__Exercise task__
Here are some entries; quote each one exactly.

....

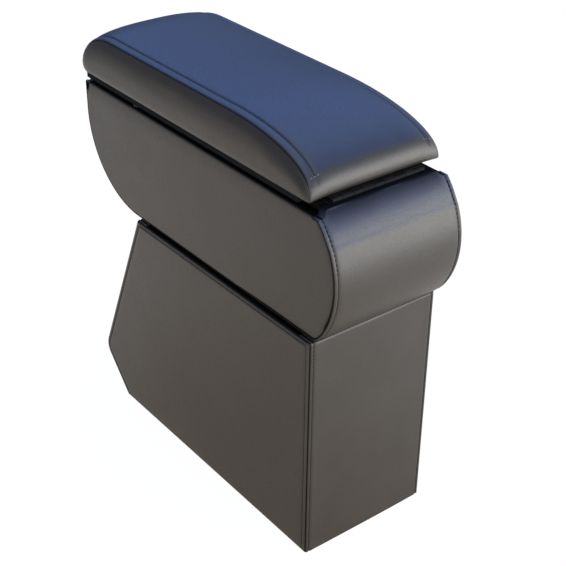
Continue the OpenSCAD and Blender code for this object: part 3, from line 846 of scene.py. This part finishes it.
# Steps (inset, height) of a side's edges: along the rear and the front, at the top, at the foot
FELLED = [(1.16, -1.18), (1.14, -1.12), (1.08, -1.0), (1.0, -0.8), (1.25, -0.55), (1.6, -0.15),
          (2.1, 0.18), (2.9, 0.34), (3.8, 0.26), (4.25, -0.1), (4.8, -0.5), (5.35, -0.1),
          (5.9, 0.28), (7.2, 0.40), (60, 0.66)]
TUCKED = [(0.1, -14.0), (0.05, -2.4), (0.16, -1.5), (0.40, -0.85), (0.75, -0.40), (1.15, -0.05),
          (1.6, 0.20), (2.1, 0.30), (2.4, 0.24), (2.75, -0.10), (3.25, -0.50), (3.75, -0.10),
          (4.3, 0.26), (5.6, 0.38), (60, 0.66)]
HEMMED = [(1.2, -2.2), (0.5, -1.7), (0.15, -1.2), (0.05, -0.8), (0.2, -0.45), (0.5, -0.2),
          (0.9, -0.05), (1.5, 0.05), (2.2, 0.12), (3.0, 0.17), (3.8, 0.22), (4.6, 0.26),
          (5.5, 0.30), (7.2, 0.38), (60, 0.66)]
FELLED_EDGE, TUCKED_EDGE, HEMMED_EDGE = range(3)
SIDE_STITCHES = (4.8, 3.25, 3.0)
REAR_STITCH = 3.6
FOLD_TOP_R = 2
TOP_FLAP_Y = 228
CREASE_DEPTH, CREASE_WIDTH, CREASE_Z = 0.3, 0.9, BASE_TOP - 3.4


def uneven(x, y, z, size, amount):
    """Slow unevenness of hand-stretched leatherette, in millimetres."""
    return amount * noise.noise(Vector((x / size, y / size, z / size)))


def waves(seed, points, size, amount):
    return np.array([uneven(seed, y, z, size, amount) for y, z in points])


def base_side(side):
    outline = base_outline()
    n = len(outline)
    kinds = [HEMMED_EDGE] + [FELLED_EDGE] * (n - 3) + [TUCKED_EDGE, FELLED_EDGE]

    def shape(points, heights):
        far = side_distances(outline, [0] * n, points)[:, 0]
        wave = waves(side * 7, points, size=60, amount=0.3)
        return heights + wave * smoothstep(8, 30, far)

    obj = panel(f"base_leather_{HANDS[side]}", outline, kinds, [FELLED, TUCKED, HEMMED],
                BASE_RINGS, shape, side, lambda y, z, h: (side * (BASE_X + h), y, z))
    sewn(obj, "armrest", f"base_cover_{HANDS[side]}")
    path = inset(outline, [SIDE_STITCHES[k] for k in kinds])
    path = spaced([tuple(p) for p in path[1:]] + [tuple(path[0])], 3.0)
    return [(side * (BASE_X - THREAD_IN), y, z, side, 0, 0) for y, z in path]


def mirrored_section(half):
    """A closed section from the steps (x, height) of its right half, edge first."""
    x = half[0][0]
    return [(-x, h) for x, h in half] + half[::-1] + [(x, -SKIN), (0.0, -SKIN), (-x, -SKIN)]


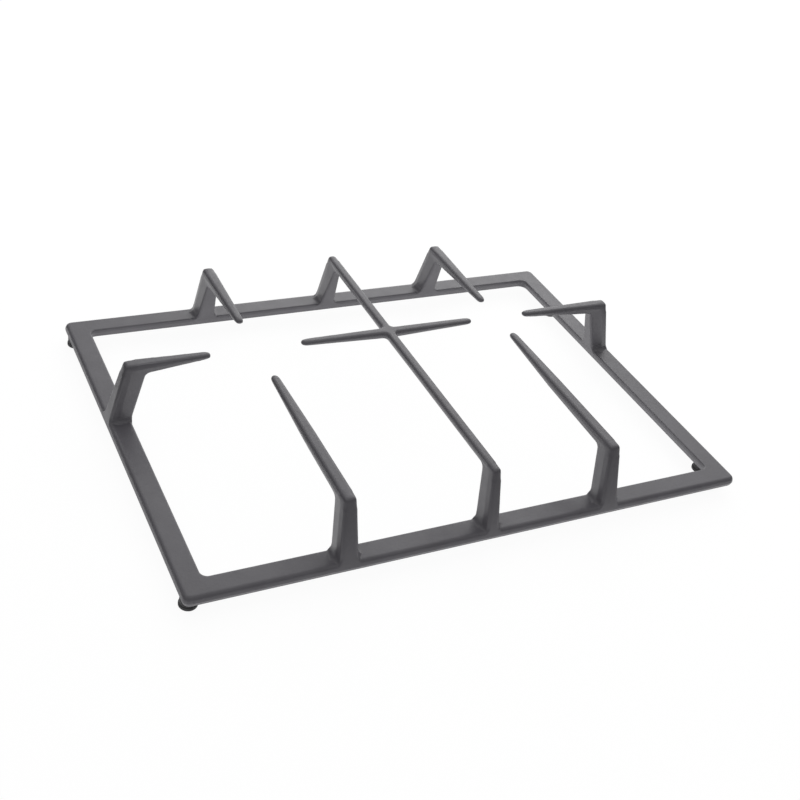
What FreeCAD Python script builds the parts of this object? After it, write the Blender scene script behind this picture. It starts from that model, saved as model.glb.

....

__Task response__
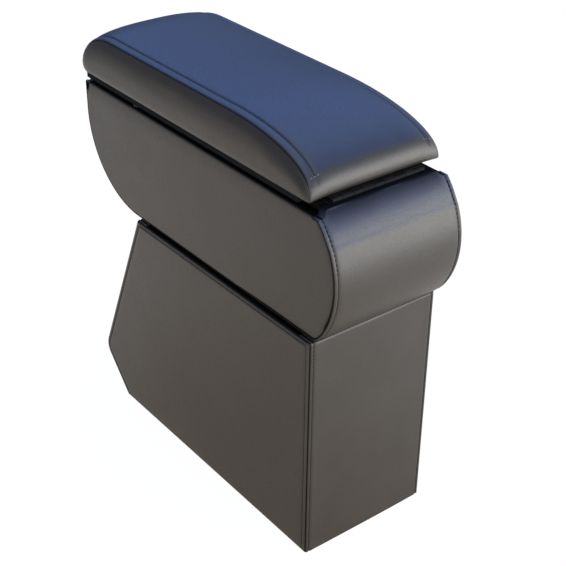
Continue the OpenSCAD and Blender code for this object: part 3, from line 846 of scene.py. This part finishes it.
# Steps (inset, height) of a side's edges: along the rear and the front, at the top, at the foot
FELLED = [(1.16, -1.18), (1.14, -1.12), (1.08, -1.0), (1.0, -0.8), (1.25, -0.55), (1.6, -0.15),
          (2.1, 0.18), (2.9, 0.34), (3.8, 0.26), (4.25, -0.1), (4.8, -0.5), (5.35, -0.1),
          (5.9, 0.28), (7.2, 0.40), (60, 0.66)]
TUCKED = [(0.1, -14.0), (0.05, -2.4), (0.16, -1.5), (0.40, -0.85), (0.75, -0.40), (1.15, -0.05),
          (1.6, 0.20), (2.1, 0.30), (2.4, 0.24), (2.75, -0.10), (3.25, -0.50), (3.75, -0.10),
          (4.3, 0.26), (5.6, 0.38), (60, 0.66)]
HEMMED = [(1.2, -2.2), (0.5, -1.7), (0.15, -1.2), (0.05, -0.8), (0.2, -0.45), (0.5, -0.2),
          (0.9, -0.05), (1.5, 0.05), (2.2, 0.12), (3.0, 0.17), (3.8, 0.22), (4.6, 0.26),
          (5.5, 0.30), (7.2, 0.38), (60, 0.66)]
FELLED_EDGE, TUCKED_EDGE, HEMMED_EDGE = range(3)
SIDE_STITCHES = (4.8, 3.25, 3.0)
REAR_STITCH = 3.6
FOLD_TOP_R = 2
TOP_FLAP_Y = 228
CREASE_DEPTH, CREASE_WIDTH, CREASE_Z = 0.3, 0.9, BASE_TOP - 3.4


def uneven(x, y, z, size, amount):
    """Slow unevenness of hand-stretched leatherette, in millimetres."""
    return amount * noise.noise(Vector((x / size, y / size, z / size)))


def waves(seed, points, size, amount):
    return np.array([uneven(seed, y, z, size, amount) for y, z in points])


def base_side(side):
    outline = base_outline()
    n = len(outline)
    kinds = [HEMMED_EDGE] + [FELLED_EDGE] * (n - 3) + [TUCKED_EDGE, FELLED_EDGE]

    def shape(points, heights):
        far = side_distances(outline, [0] * n, points)[:, 0]
        wave = waves(side * 7, points, size=60, amount=0.3)
        return heights + wave * smoothstep(8, 30, far)

    obj = panel(f"base_leather_{HANDS[side]}", outline, kinds, [FELLED, TUCKED, HEMMED],
                BASE_RINGS, shape, side, lambda y, z, h: (side * (BASE_X + h), y, z))
    sewn(obj, "armrest", f"base_cover_{HANDS[side]}")
    path = inset(outline, [SIDE_STITCHES[k] for k in kinds])
    path = spaced([tuple(p) for p in path[1:]] + [tuple(path[0])], 3.0)
    return [(side * (BASE_X - THREAD_IN), y, z, side, 0, 0) for y, z in path]


def mirrored_section(half):
    """A closed section from the steps (x, height) of its right half, edge first."""
    x = half[0][0]
    return [(-x, h) for x, h in half] + half[::-1] + [(x, -SKIN), (0.0, -SKIN), (-x, -SKIN)]


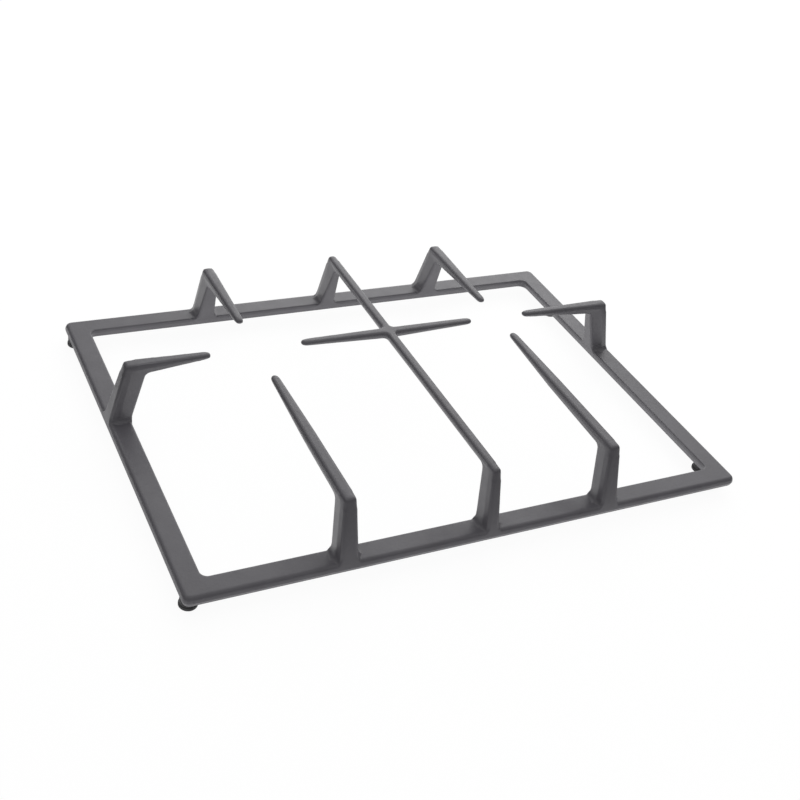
What FreeCAD Python script builds the parts of this object? After it, write the Blender scene script behind this picture. It starts from that model, saved as model.glb.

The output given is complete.